'I do not have a huge achievement to boast about this year'
Olympics-bound boxer Vikas Krishan tells Laxmi Negi he's well-prepared and capable of returning from London with a medal.
The Asian Olympic boxing qualifiers in Astana, Kazakhstan, did wonders to Vikas Krishan. He did not participate in it, but with three other Indian pugilists -- Shiva Thapa, Sumit Sangwan and Vijender Singh -- booking berths to the London Olympics from the tournament, he got off the media radar.
The limelight he hogged since wining a bronze medal at last year's Baku World Championships, which ensured him a place at the Games, was immediately taken over Thapa, who, at 18 years of age, became the youngest Indian boxer to make it to the Olympics.
The 20-year-old Vikas believes it was the best thing to happen. It allowed him to "lead a normal life and concentrate on boxing".
"I do not have a huge achievement to boast about this year, and I am aware of the fact that public memory is very short," said the Bhiwani lad, adding it gave him time to sharpen the basics of his trade and focus only on the Olympics.
'If boring boxing can win me a medal, what's wrong?'
While the Olympics-bound Indian boxers are trading punches in Ireland as part of their final preparations for the Games, Vikas is busy preparing for a different battle. His final year BA examinations.
The 69kg category boxer is unperturbed by the fact that his teammates -- L Devendro Singh (49kg), Shiva Thapa (56kg) Jai Bhagwan (60kg), Manoj Kumar (64kg), Vijender Singh (75kg) and Sumit Sangwan (81kg) -- are preparing in earnest for the Games while he burns the midnight oil.
"I am mentally very strong. Even the coaches are aware of it. They let me take my decisions, be it in or outside the ring," he says.
Vikas, who won gold at the 2010 Asian Games, is often labeled as a boring boxer to watch because of his defensive tactics. Ask him why, and the reply is like one of his lightning jabs: "My focus is to win. Whether I have a defensive or offensive approach does not matter. It all boils down to the tactics that can lead me to victory.
"If boring boxing can win me a medal, what's wrong?"
'Excitement of competing in the biggest event of my life will catch on'
Call that over-confidence or whatever, but it is the hard work in training that has paid off for Vikas. Now he is just waiting to be done with his examinations and get cracking for the Olympics.

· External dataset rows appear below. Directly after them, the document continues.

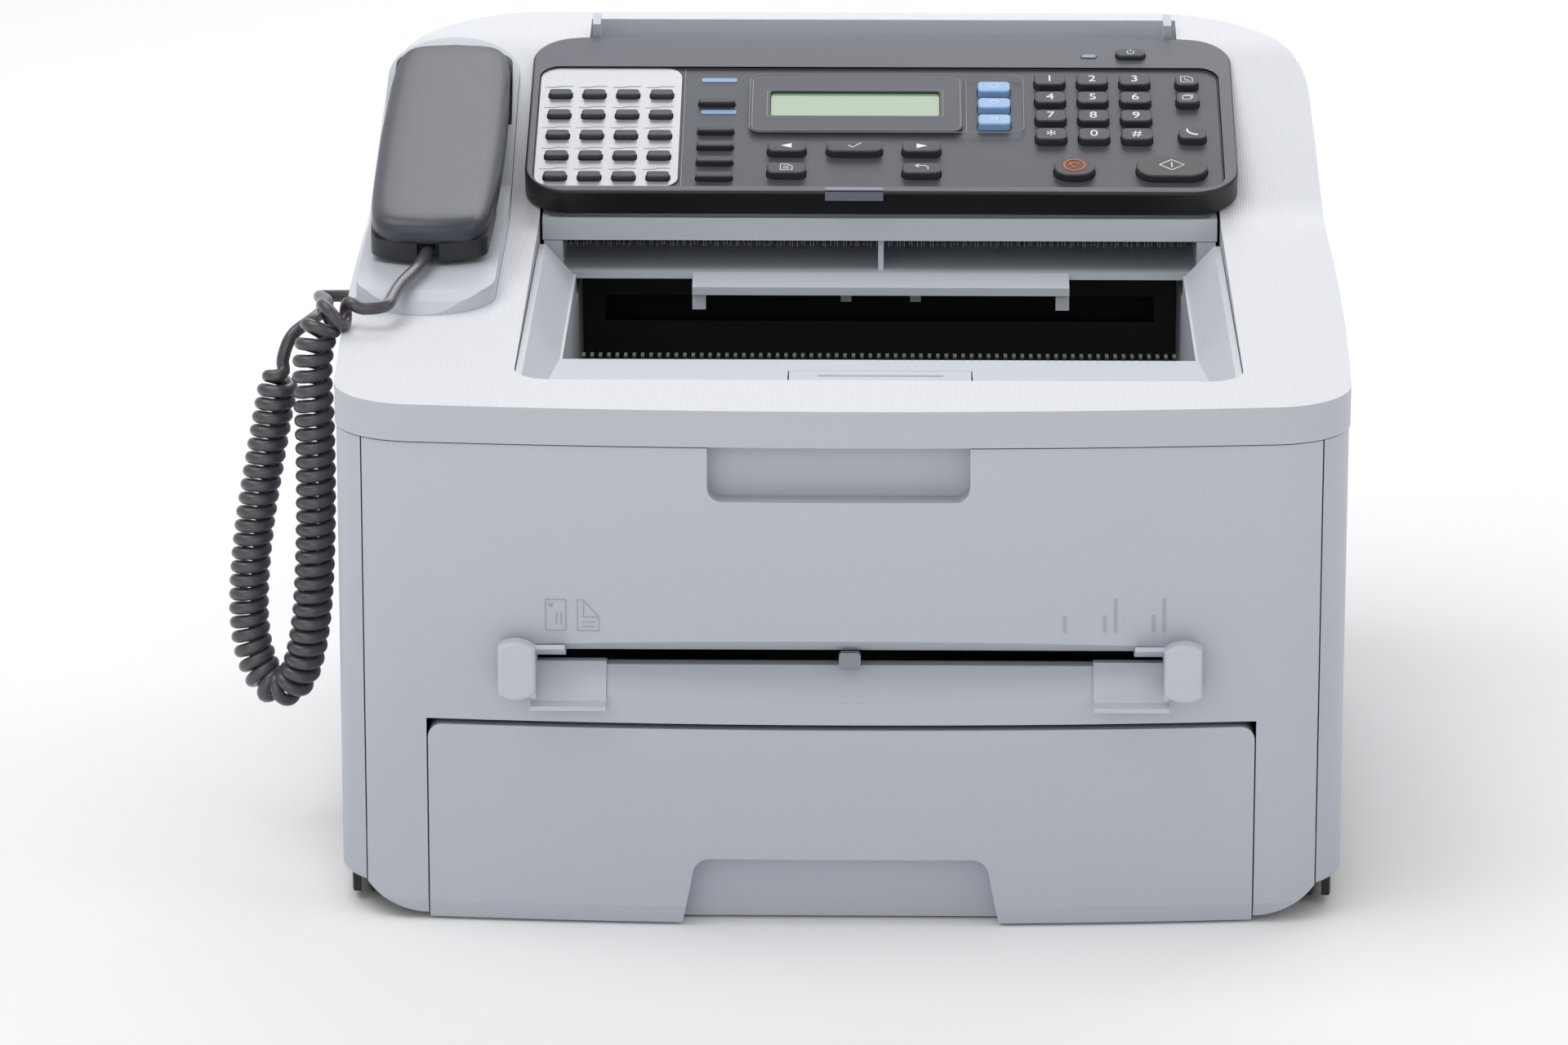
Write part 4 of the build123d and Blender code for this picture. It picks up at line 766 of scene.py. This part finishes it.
# %% Plates and frames on the panel
FIELD_TOP = -1.0
ONE_TOUCH = [(-121.6 + 12.8 * c, 70.2 - 14.85 * r) for r in range(5) for c in range(4)]
plate(
    "speed_dial_plate",
    [rounded(53.5, 86.0, 6.5, -102.6, 47.5)] + [rounded(9.4, 5.4, 1.6, x, t) for x, t in ONE_TOUCH],
    panel_matrix(0, 0, FIELD_TOP), "panel", silver, 0.35,
)
lines(
    "speed_dial_notches",
    [[(x - 6.0, t + 6.2), (x - 1.5, t + 6.2), (x - 0.2, t + 6.9), (x + 4.6, t + 6.9)] for x, t in ONE_TOUCH],
    panel_matrix(0, 0, FIELD_TOP + 0.3), "panel", "steel", silver, 0.5,
)
lines(
    "panel_frames",
    [rounded(257.0, 86.2, 7.6, -1.0, 47.5), rounded(54.2, 86.6, 6.8, -102.6, 47.5)],
    panel_matrix(0, 0, FIELD_TOP), "panel", "panel_dark", trim_dark, 0.8, closed=True,
)
lines(
    "display_frame",
    [rounded(103.5, 42.0, 4.5, 1.9, 63.2), rounded(78.5, 38.5, 3.6, -9.5, 63.0), rounded(66.5, 20.5, 2.2, -10, 63)],
    panel_matrix(0, 0, 0.55), "panel", "panel_dark", trim_light, 0.35, closed=True,
)
lines(
    "display_divider", [[(32.0, 43.5), (32.0, 83.0)], [(-74.6, 5.0), (-74.6, 90.0)]],
    panel_matrix(0, 0, FIELD_TOP), "panel", "panel_dark", trim_light, 0.35,
)
for name, x, t in (("tag_upper", -61.6, 82.3), ("tag_lower", -61.5, 58.8)):
    plate(name, [rounded(13.4, 2.8, 0.8, x, t)], panel_matrix(0, 0, FIELD_TOP), "panel", tag_blue, 0.2)
plate("ready_lamp", [rounded(5.4, 2.3, 0.9, 79, 99.2)], panel_matrix(0, 0, 0), "panel", led_grey, 0.35)
lines("ready_lamp_rim", [rounded(6.0, 2.9, 1.1, 79, 99.2)], panel_matrix(0, 0, 0), "panel", "panel_dark", trim_dark, 0.4, True)
print("panel trims ready")

# %% [markdown]
# ## Legends on the keys
#
# Only numbers and plain signs are printed: digits, arrows, a tick, a power sign and a few
# everyday pictures. Each mark rides on its own key.

# %% Digits
DIGITS = ("1", "2", "3", "4", "5", "6", "7", "8", "9", "star", "0", "hash")
SIGNS = {"star": "*", "hash": "#"}
KEY_TOP = 1.8
for index, name in enumerate(DIGITS):
    x = 63.7 + 16.1 * (index % 3)
    t = 79.7 - 13.35 * (index // 3)
    letter = bpy.data.curves.new("digit_" + name, "FONT")
    letter.body = SIGNS.get(name, name)
    letter.size = (8.5 if name == "star" else 6.2) * MM
    letter.align_x = "CENTER"
    letter.align_y = "CENTER"
    letter.extrude = 0.05 * MM
    holder = bpy.data.objects.new("digit_" + name, letter)
    bpy.context.scene.collection.objects.link(holder)
    settle(holder, panel_matrix(x, t - (1.4 if name == "star" else 0), KEY_TOP + 0.03), f"key_{name}_body", legend_white)

# %% Signs
TRIANGLE = [(-1.9, 1.3), (1.9, 1.3), (0, -2.0), (-1.9, 1.3)]
PHONE = [(-2.0, 1.9), (-1.8, 0.4), (-0.9, -0.9), (0.4, -1.7), (2.0, -1.9)]
PAGE = [(-2.2, -2.0), (-2.2, 2.0), (0.4, 2.0), (2.2, 0.6), (2.2, -2.0), (-2.2, -2.0)]
SIGN_LINES = (
    ("start_sign", "start_key", 108.3, 17.2, legend_white, 0.5,
     [[(-4.6, 0), (0, 3.6), (4.6, 0), (0, -3.6), (-4.6, 0)], [(0, 1.7), (0, -1.7)]]),
    ("stop_sign", "stop_key", 72.0, 16.8, legend_orange, 0.6, [circle(3.9), TRIANGLE]),
    ("power_sign", "power_key", 94.9, 99.6, legend_white, 0.35,
     [circle(1.35, 0, 0, 125, 415), [(0, 0.5), (0, 1.9)]]),
    ("tick_sign", "ok_key", -10.1, 30.4, legend_white, 0.5, [[(-2.2, 0.1), (-0.7, -1.5), (2.4, 1.7)]]),
    ("menu_sign", "menu_keys", -35.4, 14.8, legend_white, 0.4, [PAGE, [(-1.2, 0.5), (1.0, 0.5)], [(-1.2, -0.8), (1.2, -0.8)]]),
    ("back_sign", "menu_keys", 15.0, 14.8, legend_white, 0.45,
     [[(2.4, -1.6), (2.5, 0.3), (1.2, 1.3), (-2.2, 1.2)], [(-0.9, 2.2), (-2.3, 1.2), (-1.0, 0.0)]]),
    ("book_sign", "call_keys", 115.7, 79.6, legend_white, 0.4, [PAGE, [(-0.9, 0.7), (-0.4, -0.5), (1.0, -0.9)]]),
    ("copy_sign", "call_keys", 115.7, 66.4, legend_white, 0.4,
     [rounded(3.2, 2.6, 0.4, -0.3, -0.3) + [(1.3, 0.6)], [(-1.2, 1.5), (1.9, 1.5), (1.9, -0.9)]]),
    ("call_sign", "call_keys", 116.7, 40.8, legend_white, 0.95, [PHONE]),
)
for name, key, x, t, finish, width, strokes in SIGN_LINES:
    lines(name, strokes, panel_matrix(x, t, KEY_TOP), key + "_body", "key_black", finish, width)
for name, x, turn in (("left_arrow", -35.4, 1), ("right_arrow", 15.0, -1)):
    plate(
        name, [[(-2.2 * turn, 0), (1.8 * turn, 1.6), (1.8 * turn, -1.6)]],
        panel_matrix(x, 30.3, KEY_TOP - 0.1), "menu_keys_body", legend_white, 0.15,
    )
BLUE_SIGNS = ([(-1.6, -1.2), (1.6, -1.2)], [(-2.0, 0.9), (2.0, 0.9)], [(-1.4, 0.0), (1.6, 0.6)])
for index, t in enumerate((74.0, 62.0, 50.0)):
    lines(
        f"blue_sign_{index}", [BLUE_SIGNS[index], circle(1.5 - 0.2 * index)],
        panel_matrix(42.5, t + 0.2, KEY_TOP), "blue_keys_body", "key_blue", legend_white, 0.35,
    )
print("legends ready")

# %% [markdown]
# ## Marks on the front cover and small fittings
#
# Two page pictures and five paper-width ticks are moulded in relief above the bypass slot.
# The front is bowed, so each mark is laid on the bow at its own place. Under the panel an
# earthed brush takes the charge off the scanned page.

# %% Front marks
BOW_RADIUS = 1527.5


def front_matrix(x, z):
    """Placement on the bowed front face."""
    spot = Vector((x * MM, FRONT + (x * x / (2 * BOW_RADIUS) + 0.5) * MM, z * MM))
    turn = Matrix.Rotation(x / BOW_RADIUS, 4, "Z") @ Matrix.Rotation(math.pi / 2, 4, "X")
    return Matrix.Translation(spot) @ turn


lines(
    "envelope_mark",
    [rounded(7.0, 11.0, 0.3) + [(3.5, 5.2)], [(0.3, 1.0), (0.3, -3.4)], [(1.9, 1.0), (1.9, -3.4)],
     rounded(1.2, 1.0, 0.2, -1.6, 3.6)],
    front_matrix(-98.2, 112.5), "front_door", "case_grey", emboss_grey, 0.45,
)
lines(
    "page_mark",
    [[(-3.7, -5.5), (-3.7, 5.5), (-1.6, 5.5), (3.7, -0.6), (3.7, -5.5), (-3.7, -5.5)],
     [(-1.6, 5.5), (-1.6, -0.6), (3.7, -0.6)], [(-2.0, -2.4), (2.2, -2.4)], [(-2.0, -4.0), (2.2, -4.0)]],
    front_matrix(-87.0, 112.5), "front_door", "case_grey", emboss_grey, 0.45,
)
SIZE_MARKS = ((76.9, 107, 113), (90.6, 107, 113), (94.3, 107, 119), (107.4, 107, 113), (111.0, 107, 119))
for index, (x, z0, z1) in enumerate(SIZE_MARKS):
    plate(
        f"size_mark_{index}", [rounded(0.9, z1 - z0, 0.3, 0, (z0 + z1) / 2 - 113)],
        front_matrix(x, 113), "front_door", emboss_grey, 0.2,
    )

# %% Slot pad and earthing brush
pad_place = front_matrix(3.0, 96.2) @ Matrix.Translation((0, 0, -7 * MM))
plate("slot_pad", [rounded(7.5, 5.2, 1.4)], pad_place, "front_door", trim_light, 3.0)


def brush_strip():
    """Dark holder with a row of fine bristles under the panel's front wall."""
    shape = bmesh.new()

    def block(x0, x1, y0, y1, z0, z1):
        low, high = Vector((x0, FRONT / MM + y0, z0)) * MM, Vector((x1, FRONT / MM + y1, z1)) * MM
        made = bmesh.ops.create_cube(shape, size=1.0)["verts"]
        for vertex in made:
            vertex.co = Vector([low[i] + (vertex.co[i] + 0.5) * (high[i] - low[i]) for i in range(3)])
        return made

    block(-104, 129, 256.0, 258.0, 182.2, 184.6)
    strip = len(shape.faces)
    for index in range(150):
        x = -103 + index * 1.54 + 0.4 * math.sin(index * 2.4)
        block(x, x + 0.22, 255.6, 255.8, 181.2 + 0.4 * math.sin(index * 1.7), 183.4)
    for number, face in enumerate(shape.faces):
        face.material_index = 0 if number < strip else 1
    mesh = bpy.data.meshes.new("earthing_brush")
    shape.to_mesh(mesh)
    shape.free()
    mesh.materials.append(brush_black.material)
    mesh.materials.append(bristle.material)
    brush = bpy.data.objects.new("earthing_brush", mesh)
    bpy.context.scene.collection.objects.link(brush)
    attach(brush, "machine")


brush_strip()
print("front marks, pad and brush ready")
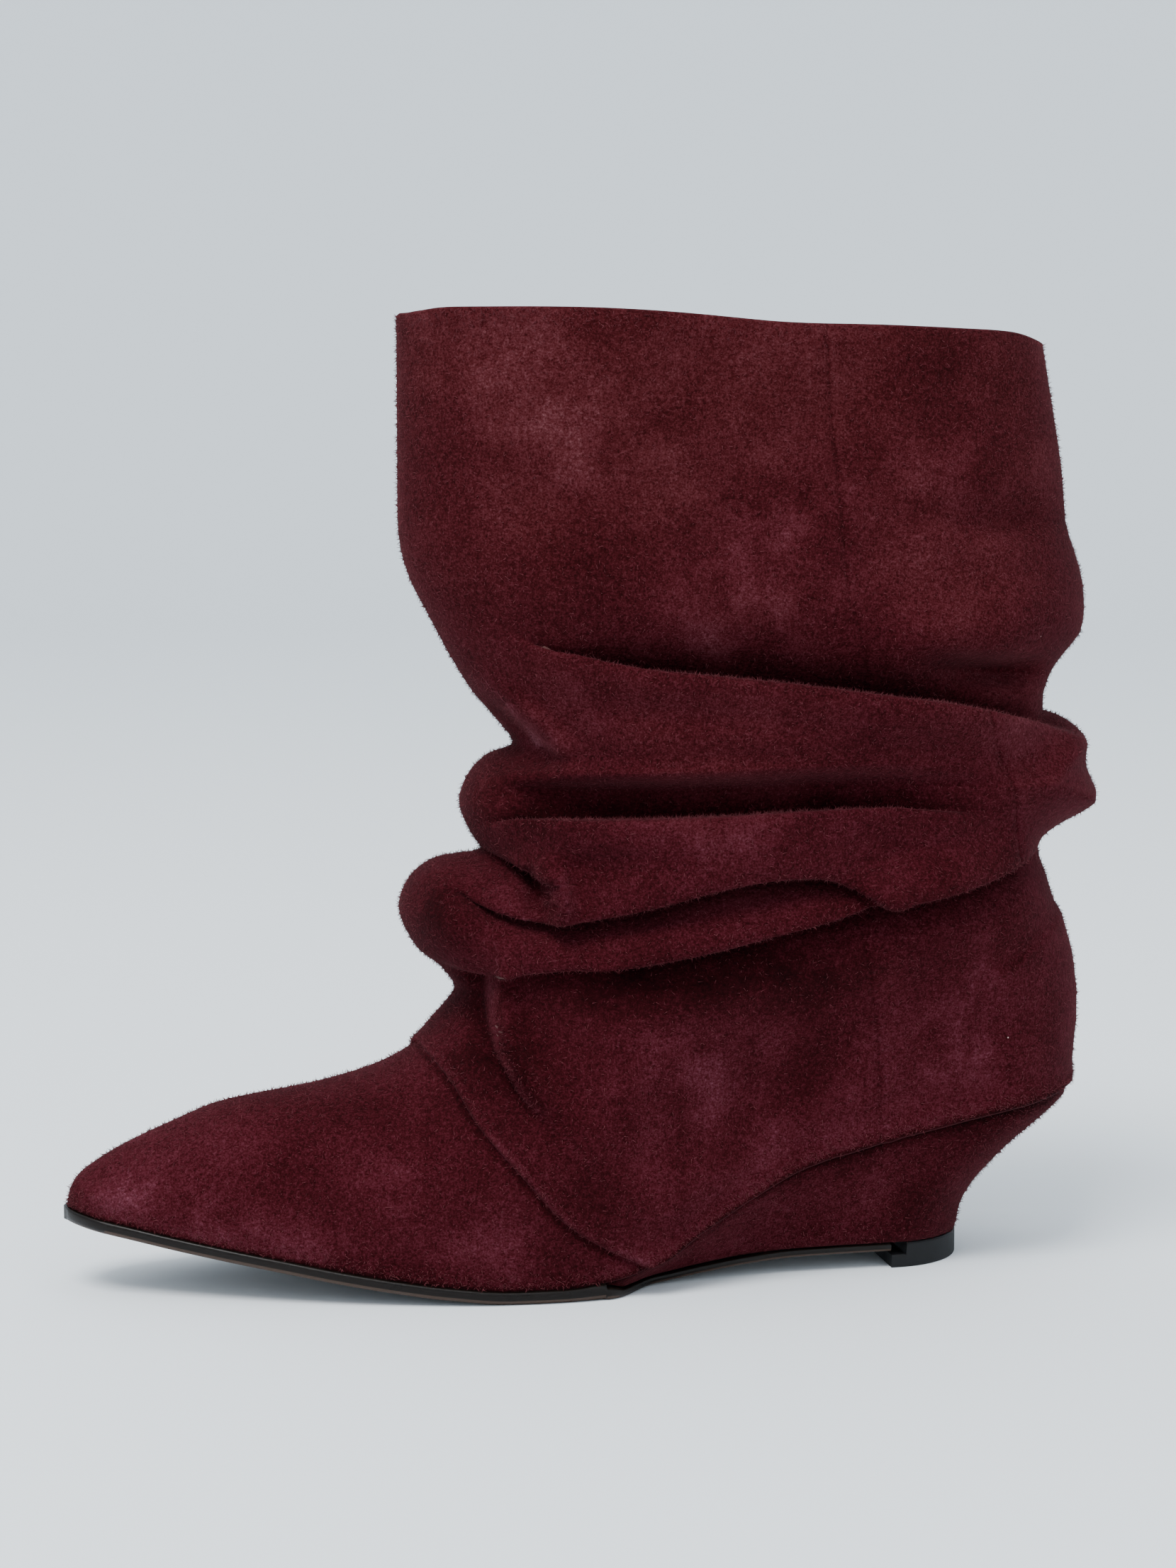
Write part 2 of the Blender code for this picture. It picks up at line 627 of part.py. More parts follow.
def make_wedge(material):
    """Covered wedge: its top follows the last's shank, its back is hollow, its sides lean in."""
    heights = [row[0] for row in WEDGE_FLUTE]
    sections = []
    front_x, full = x_at(WEDGE_START_SHARE), x_at(1) - WEDGE_INSET
    nose = WEDGE_START_SHARE + WEDGE_NOSE_SHARE
    stations = [WEDGE_START_SHARE, nose, *(s for s in RIM_STATIONS if s > nose)]
    for station in stations:
        share = min(float((x_at(station) - front_x) / (full - front_x)), 1.0)
        outer = [wedge_point(share, height, -1) for height in heights]
        inner = [wedge_point(share, height, 1) for height in reversed(heights)]
        sections.append(outer + inner)
    return loft("wedge_heel", sections, material)


def make_top_piece(material):
    """Rubber top piece under the wedge: straight breast, round back, level top and bottom."""
    front, back = float(x_at(BREAST_SHARE)) + GAP, float(x_at(TOP_PIECE_END_SHARE))
    sections = []
    for share in np.sin(np.linspace(0, np.pi / 2, TOP_PIECE_STEPS + 1)):
        x = front + (back - front) * float(share)
        whole = (x - float(x_at(WEDGE_START_SHARE))) / (back - float(x_at(WEDGE_START_SHARE)))
        edges = [wedge_point(whole, 0.0, side)[1] for side in (-1, 1)]
        sections.append([(x, edges[0], 0), (x, edges[0], TOP_PIECE_HEIGHT),
                         (x, edges[1], TOP_PIECE_HEIGHT), (x, edges[1], 0)])
    return loft("top_piece", sections, material)


def make_insole(material):
    """Insole inside the upper's rim, lying along the whole bed."""
    inset = WALL + 2 * GAP
    end = inset / LENGTH
    sections = []
    for station in [end, *(s for s in RIM_STATIONS if end < s < 1 - end), 1 - end]:
        x = float(x_at(station))
        edges = [outline(x, side, -inset) for side in (-1, 1)]
        low = float(bed(x))
        top = low + INSOLE_THICKNESS
        sections.append([(x, edges[0], low), (x, edges[0], top), (x, edges[1], top), (x, edges[1], low)])
    return loft("insole", sections, material)


def main():
    for old in list(bpy.data.objects):
        bpy.data.objects.remove(old, do_unlink=True)
    make_upper(new_material("suede_upper", (0.088, 0.012, 0.018), 0.92))
    make_wedge(new_material("suede_wedge", (0.080, 0.011, 0.017), 0.92))
    make_outsole(new_material("sole_leather", (0.012, 0.010, 0.010), 0.30))
    make_top_piece(new_material("top_piece_rubber", (0.015, 0.015, 0.016), 0.60))
    make_insole(new_material("insole_leather", (0.22, 0.15, 0.10), 0.60))


main()
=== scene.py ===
"""Looks of the slouch boot: brushed wine suede in slack folds, covered wedge, polished sole edge.

Metres, +Z up, toe to -X, outer side of the foot to -Y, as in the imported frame.
"""

import math

import bmesh
import bpy
import numpy as np
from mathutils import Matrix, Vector, noise


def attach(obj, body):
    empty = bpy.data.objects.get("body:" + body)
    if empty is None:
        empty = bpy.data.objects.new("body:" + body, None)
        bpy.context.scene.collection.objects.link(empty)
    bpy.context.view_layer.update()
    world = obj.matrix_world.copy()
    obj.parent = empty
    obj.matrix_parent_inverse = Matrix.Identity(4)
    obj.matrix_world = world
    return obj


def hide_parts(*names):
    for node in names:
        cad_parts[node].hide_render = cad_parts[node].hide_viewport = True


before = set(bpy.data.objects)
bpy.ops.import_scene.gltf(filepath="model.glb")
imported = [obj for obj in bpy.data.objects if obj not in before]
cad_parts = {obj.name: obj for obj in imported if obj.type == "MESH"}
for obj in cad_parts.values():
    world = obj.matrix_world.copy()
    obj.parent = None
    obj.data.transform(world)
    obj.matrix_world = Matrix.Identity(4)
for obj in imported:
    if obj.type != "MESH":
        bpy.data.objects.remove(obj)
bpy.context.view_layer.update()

# Sizes of the last and of the shaft, as in the construction
LENGTH = 0.268
BALL_WIDTH = 0.076
HEEL_HEIGHT = 0.0435
INSTEP_HEIGHT = 0.055
TOE_SPRING = 0.018
SHAFT_HEIGHT = 0.250
SHAFT_DEPTH = 0.170
SHAFT_WIDTH = 0.072
COLLAR_DROP = 0.006
FOLD_DEPTH = 0.011
FOLD_WIDTH = 0.014
WALL = 0.0018
PANEL_STEP = 0.0011
INSOLE_THICKNESS = 0.0022
SOLE_THICKNESS = 0.0035
WAIST_THICKNESS = 0.0020
WEDGE_EDGE = 0.0010
TOP_PIECE_HEIGHT = 0.0065
SOLE_MARGIN = 0.0008
WEDGE_INSET = 0.0010
GAP = 0.0003

# Places along the last from the toe, as shares of LENGTH
ORIGIN_SHARE = 0.508
FLAT_FROM_SHARE = 0.41
FLAT_TO_SHARE = 0.515
WEDGE_START_SHARE = 0.50
BREAST_SHARE = 0.797
TOP_PIECE_END_SHARE = 0.882
SHAFT_AXIS_SHARE = 0.642
WAIST_DRAW_SHARE = 0.06
WAIST_THIN_SHARE = 0.02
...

"People are asking me about my preparations; all I can say is I am training hard. I can rattle that answer straight out from my sleep," he says, adding, "though the excitement of competing in the biggest event of my life hasn't caught on, it will once my exams are over."
'It will be almost like home advantage for me'
Vikas rates his preparations as "70-80 per cent for now" and believes that the moment he steps into the Games Village the realisation will dawn upon him.
Talking of the Games Village, he says he'll be in familiar waters there.
"I have friends and relatives in London, so it will almost be like home advantage for me. Besides, I was one of the lucky few who competed in the Olympic ring for a test tournament. I am well-prepared and capable of winning a medal," he says.With a little over a month for the quadrennial extravaganza to begin, let's hope Vikas can make that 'home advantage' count and add to Vijender Singh's bronze medal from the Beijing Games four years ago.